Going on first is never an enviable position-- chances are you find yourself, like Richmond's Dark Little Rooms, playing in front of the other bands, and a handful of people getting their drink on early with their ears turned off. If these people's friends come down halfway through your set and get their drink on, and people start talking, loudly-- which is what happened-- well, it's uncomfortable to watch and, judging by the band's expressions, even more uncomfortable to play to.

And that's entirely too bad. Watching people not watching a band play some of the most polished music the Rose has heard in a while, you realized things were all wrong. The band's singer sat behind a Rhodes piano and a keyboard, setting off sinister blooms of shiny, hollow chords. The drummer didn't lay a foundation, he decorated, with cymbal taps like rain on a tin roof all busy and quiet. The guitarist colored between the lines with repeating, meandering two- and three-note patterns.

The strangest thing was hearing a singer actually sing-- not scream, not shout, not sing-speak-- at the Rose. With his quavering, clear, sad baritone, the whole thing sounded like Mark Eitzel fronting latter-day Radiohead in an urban dive bar. Judicious uses of distortion and lots of empty space to contemplate a vague but powerful sense of things gone wrong crafted a crystal clear sense of confusion. It was spiffy and dark. But no one cared.

By the time Brooklyn's Edison Woods took the stage-- all six of them-- the audience had bulked up to unusual (for the Rose) numbers, and even greater shouting, laughing, and beer glass-toppling volume. This for a band who advertise themselves as the quietest in New York, who include a cellist and a violinist, and who perform while sitting. Sound difficulties, carrying over from Dark Little Rooms' set, meant large gaps of silence punctuated long, quiet, pastoral numbers.

Though they bore a slight resemblance to so-called slo-core bands like Low, known for glacial rhythms, spare accompaniment, and spine-shivering male/female harmonies, Edison Woods mostly lacked that sort of specificity. Dynamics were absent. Fragile lead female vocals barely escaped the singer's lips, a gambit that might work on lonely, late-night bedroom stereos, but not here. It was fragile and slight, music that demanded concentration and attention, two items in short supply.

That didn't stop them from playing an overly long set. After the Ones and Zeros finished theirs, most folks in the audience were finished as well. As Harrisonburg's Order of the Dying Orchid set up, the bar was being shutdown, and the clock had already struck 2am. A handful of people remained and witnessed the six-piece's twin guitar maelstrom, ridden by a foppish epileptic of a frontman who looked all of six-foot-four and 150 pounds.

Ejecting declaratory bursts that didn't have much to do with melody or harmony, he shared the fury with what sounded like an organized (barely) 10-car pileup.

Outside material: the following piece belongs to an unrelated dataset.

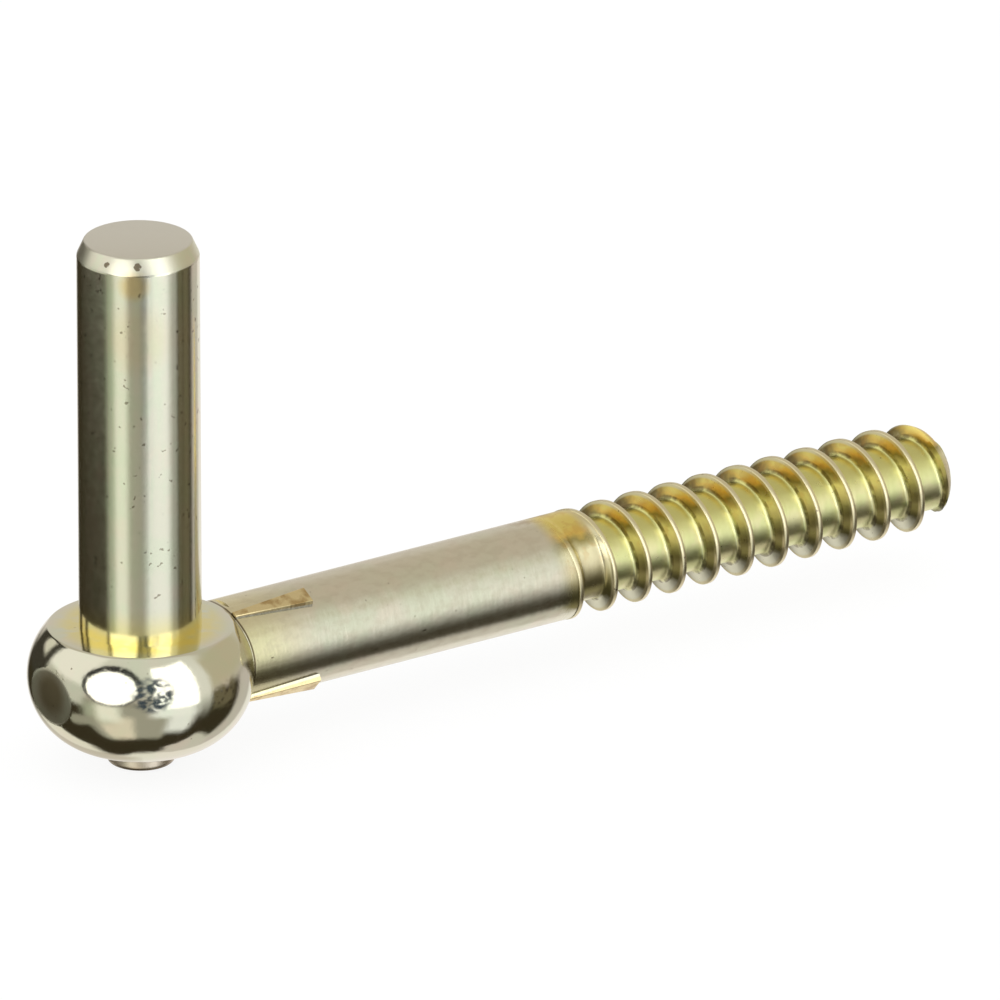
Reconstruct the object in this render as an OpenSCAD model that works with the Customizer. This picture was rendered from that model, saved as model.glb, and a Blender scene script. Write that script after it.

In these hands, guitars were noisemakers, firecrackers, forks to stick in electric sockets. The feedback that nagged Edison Woods got let loose with a blind purpose. Sound buckled and leapt, the band doubled over and crawled and shook, and there wasn't much difference between the two forces.

And then, after what couldn't have been more than 15 minutes, they stopped. They pleaded (well, argued) the lateness of the hour: "We'd like to thank the first two bands, who played a total of two and a half hours of music," growled one guitarist.

Then, a group of obnoxious, suburban b-boys who'd been front and center since Edison Woods' set, started calling them euphemisms for female body parts and gay men.

Then, a burly white dude in camouflage pants and a bandana took the stage, and started beat-boxing, claiming he'd just played a set at the Outback Lodge. Then he threatened a pair of indie kids who looked five years removed from their high school a.v. club.

As I left, I heard one of them rapping, over really bad beat-boxing, "I love Fruity Pebbles in a major way." Things fell apart pretty quickly. If they had ever been that together.